第309章 CHAPTER XXXIII(4)
- Memoirs of Napoleon Bonaparte
- Louis Antoine Fauvelet De Bourrienne
- 597字
- 2016-03-02 16:34:51
Forshmann referred to his order, and added that the compliance of the Senate on this point was the only means of avoiding great mischief. The Burgomaster and the Syndic, finding themselves thus forced to admit the article, entreated that the following passage at least might be suppressed: "I know a certain chief, who, in defiance of all laws divine and human,--in contempt of the hatred he inspires in Europe, as well as among those whom he has reduced to be his subjects, keeps possession of a usurped throne by violence and crime. His insatiable ambition would subject all Europe to his rule. But the time is come for avenging the rights of nations . . . ." M. Forshmann again referred to his orders, and with some degree of violence insisted on the insertion of the article in its complete form. The Burgomaster then authorised the editor of the Correspondent to print the article that night, and M. Forshmann, having obtained that authority, carried the article to the office at half-past eleven o'clock.
Such was the account given me by M. Doormann. I observed that I did not understand how the imaginary apprehension of any violence on the part of Russia should have induced him to admit so insolent an attack upon the most powerful sovereign in Europe, whose arms would soon dictate laws to Germany. The Syndic did not dissemble his fear of the Emperor's resentment, while at the same time he expressed a hope that the Emperor would take into consideration the extreme difficulty of a small power maintaining neutrality in the extraordinary circumstances in which Hamburg was placed, and that the articles might be said to have been presented almost at the point of the Cossacks' spears. M. Doormann added that a refusal, which world have brought Russian troops to Hamburg, might have been attended by very unpleasant consequences to me, and might have committed the Senate in a very different way. I begged of him, once for all, to set aside in these affairs all consideration of my personal danger: and the Syndic, after a conversation of more than two hours, departed more uneasy in his mind than when he arrived, and conjuring me to give a faithful report of the facts as they had happened.

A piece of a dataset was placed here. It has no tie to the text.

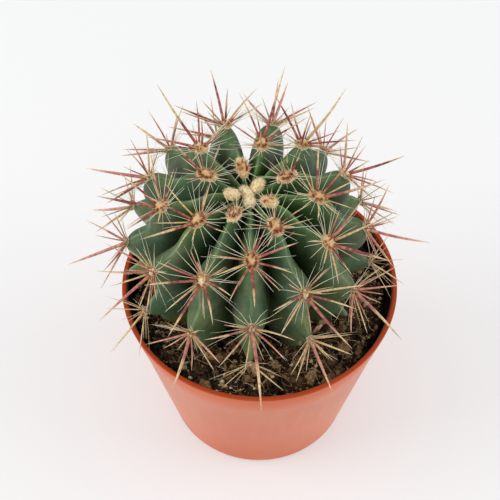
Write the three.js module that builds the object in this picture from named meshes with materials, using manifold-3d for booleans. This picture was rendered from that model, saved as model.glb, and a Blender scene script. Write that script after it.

M. Doormann was a very worthy man, and I gave a favourable representation of his excuses and of the readiness which he had always evinced to keep out of the Correspondent articles hostile to France; as, for example, the commencement of a proclamation of the Emperor of Germany to his subjects, and a complete proclamation of the King of Sweden. As it happened, the good Syndic escaped with nothing worse than a fright; I was myself astonished at the success of my intercession. I learned from the Minister for Foreign Affairs that the Emperor was furiously indignant on reading the article, in which the French army was outraged as well as he.
Indeed, he paid but little attention to insults directed against himself personally. Their eternal repetition had inured him to them; but at the idea of his army being insulted he was violently enraged, and uttered the most terrible threats.
It is worthy of remark that the Swedish and English Ministers, as soon as they read the article, waited upon the editor of the Correspondent, and expressed their astonishment that such a libel should have been published. "Victorious armies," said they, "should be answered by cannonballs and not by insults as gross as they are ridiculous." This opinion was shared by all the foreigners at that time in Hamburg.